Software: Moving the Hatch

The setHatch() function checks the desired state of the hatch and moves it accordingly if it deviates from its current state. A target angle is specified to the servo using write(), which is then set and maintained. The movement is gradual and occurs through iterations of hatchState, as otherwise the hatch would move far too jerkily and quickly.

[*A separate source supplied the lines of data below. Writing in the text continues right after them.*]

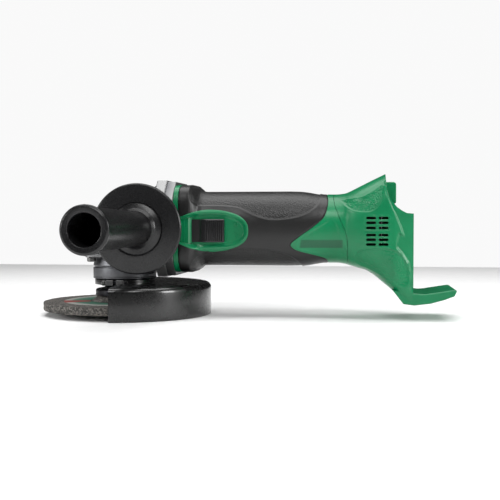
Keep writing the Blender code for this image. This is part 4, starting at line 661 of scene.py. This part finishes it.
def beyond(places, outline):
    """Signed distance in millimetres from side-view places to a closed outline, negative inside it."""
    nearest = np.full(len(places), 1e9)
    inside = np.zeros(len(places), bool)
    for (ax, az), (bx, bz) in zip(outline, outline[1:] + outline[:1]):
        span = np.array((bx - ax, bz - az))
        from_a = places - np.array((ax, az))
        share = np.clip(from_a @ span / max(span @ span, 1e-9), 0, 1)
        nearest = np.minimum(nearest, np.hypot(*(from_a - share[:, None] * span).T))
        crosses = ((az > places[:, 1]) != (bz > places[:, 1]))
        with np.errstate(divide="ignore", invalid="ignore"):
            at = ax + (places[:, 1] - az) * (bx - ax) / (bz - az)
        inside ^= crosses & (places[:, 0] < at)
    return np.where(inside, -nearest, nearest)


def curve(points, count=6):
    """A smooth line through side-view points."""
    line = []
    ends = [points[0]] + list(points) + [points[-1]]
    for a, b, c, d in zip(ends, ends[1:], ends[2:], ends[3:]):
        for k in range(count):
            t = k / count
            line.append(tuple(0.5 * (2 * q + (r - p) * t + (2 * p - 5 * q + 4 * r - s) * t * t
                                     + (3 * q - p - 3 * r + s) * t ** 3) for p, q, r, s in zip(a, b, c, d)))
    return line + [points[-1]]


def housing_solid(name, start, end, depth, relief=None, grid=0.65):
    """The housing's shape between two sections as a solid, its surface sunk by depth plus relief(x, z)."""
    xs = np.linspace(start, end, int((end - start) / grid) + 2)
    angles = np.linspace(0, 2 * math.pi, int(200 / grid), endpoint=False) + 0.003
    width, top, bottom, power = section_at(xs[:, None])
    c, s = np.abs(np.cos(angles)), np.abs(np.sin(angles))

    def surface(sunk):
        wide, high = width - sunk, (top - bottom) / 2 - sunk
        reach = ((c / wide) ** power + (s / high) ** power) ** (-1 / power)
        return reach * np.cos(angles), (top + bottom) / 2 + reach * np.sin(angles)

    y, z = surface(depth)
    if relief:
        at = np.stack([np.broadcast_to(xs[:, None], z.shape).ravel(), z.ravel()], 1)
        y, z = surface(depth + relief(at, y.ravel()).reshape(z.shape))
    points = np.stack([np.broadcast_to(xs[:, None], z.shape), y, z + axis_z], 2).reshape(-1, 3) * mm
    count = len(angles)
    faces = []
    for row in range(0, (len(xs) - 1) * count, count):
        for k in range(count):
            j = (k + 1) % count
            faces.append((row + k, row + count + k, row + count + j, row + j))
    faces += [tuple(range(count)), tuple(range(len(points) - 1, len(points) - count - 1, -1))]
    mesh = bpy.data.meshes.new(name)
    mesh.from_pydata(points.tolist(), [], faces)
    bm = bmesh.new()
    bm.from_mesh(mesh)
    return outward_mesh(name, bm)


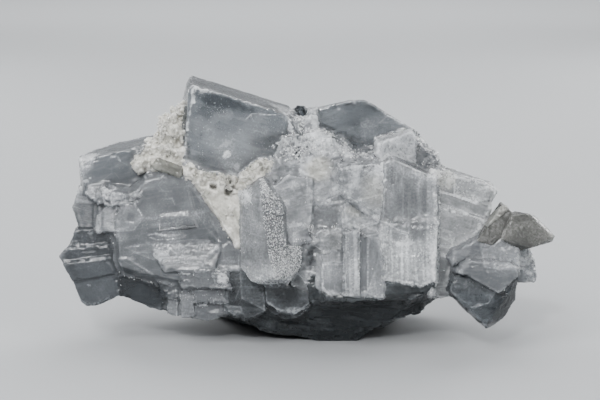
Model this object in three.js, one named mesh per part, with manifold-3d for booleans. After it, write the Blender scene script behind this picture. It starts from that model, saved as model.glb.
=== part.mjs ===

Testing the flap control by adjusting the fan’s voltage

void setHatch(bool open){
    static uint8_t hatchState{180};  // variable to capture current position, default closed
    static bool wasMoving{false};
    bool isMoving{false};

    if (open && (hatchState > 0)){
        hatchState--;
        isMoving = true;
    } else if (!open  && (hatchState < 180)) {
        hatchState++;
        isMoving = true;
    }


    if (!wasMoving && isMoving) {
        servoHatch.attach(portServo);  // connect servo on start
    }
    else if (wasMoving && !isMoving) {
        servoHatch.detach();  // disconnect servo on finish
    }

    servoHatch.write(hatchState);
    wasMoving = isMoving;
}

The attach() and detach() functions define the signal output to the servo, internally assigning the microcontroller pin to the servo exactly as it’s wired. In my experiments, I discovered that the servo consumes very little power when stationary in the detached state — much less than when it’s left attached and simply not sending any further movement signals. Therefore, I attach it for each movement and then detach it again afterward.

Result

I now have a nicely organized, modern PC. Using various bloatware solutions (which I uninstall immediately after finishing the work), I manage, after some cursing, to synchronize all the LED colors. A particular highlight is the automatic flap, which activates along with the fan when the CPU load increases.